For DPS units, I aim for a balance between raw damage and consistency. Pure attack stacking felt strong at first, but inconsistent. Adding crit rate and crit damage made my damage output much smoother. Sometimes I replace one of these with a hybrid double trait to improve overall performance.

For tanks, I focus on survivability across multiple layers rather than stacking one stat. Health alone wasn’t enough, and defence alone wasn’t reliable. Combining HP, DEF, and damage reduction made the biggest difference in keeping units alive.

For farming and utility, traits completely changed how fast I progressed. Increasing gold gain, experience gain, and resource rates doesn’t feel impactful immediately, but over time it adds up massively. Once I started using dedicated farming builds, my overall progression speed improved without needing stronger units.

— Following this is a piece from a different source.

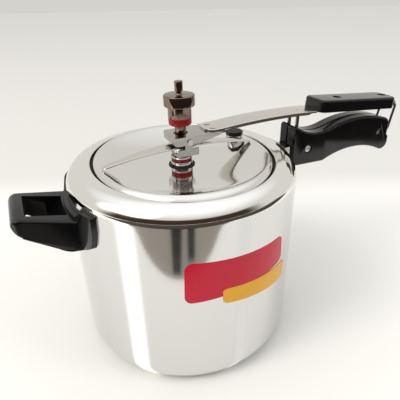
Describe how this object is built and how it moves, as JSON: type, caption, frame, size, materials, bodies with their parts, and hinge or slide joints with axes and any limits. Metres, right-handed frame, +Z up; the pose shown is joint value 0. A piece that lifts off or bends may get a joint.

Important Mechanics You Need to Know

One thing that caught me off guard is how trait stacking works. You can stack the same trait, but only if they are different rarities.
This adds another layer of optimisation if you’re trying to push builds further.

Another major detail is that traits determine a hero’s rarity, not the other way around.
This completely changed how I approached progression. Instead of seeing traits as optional bonuses, I started treating them as part of the hero’s core strength.

Also, rerolling traits is more limited than it seems. Even when using higher-tier items, you can only change one trait at a time.
This makes optimisation a gradual process rather than something you can instantly fix.

So overall, after spending time experimenting with different combinations, I don’t see traits as something you optimise later anymore. They are one of the first things I focus on when building any hero.

Understanding when to use single traits for raw power, double traits for balance, and triple traits for synergy completely changes how your builds perform. And once you start paying attention to rarity scaling and proper combinations, you stop guessing what works and start building with intention.

That’s when the game really starts opening up, not because your units changed, but because you finally built them properly.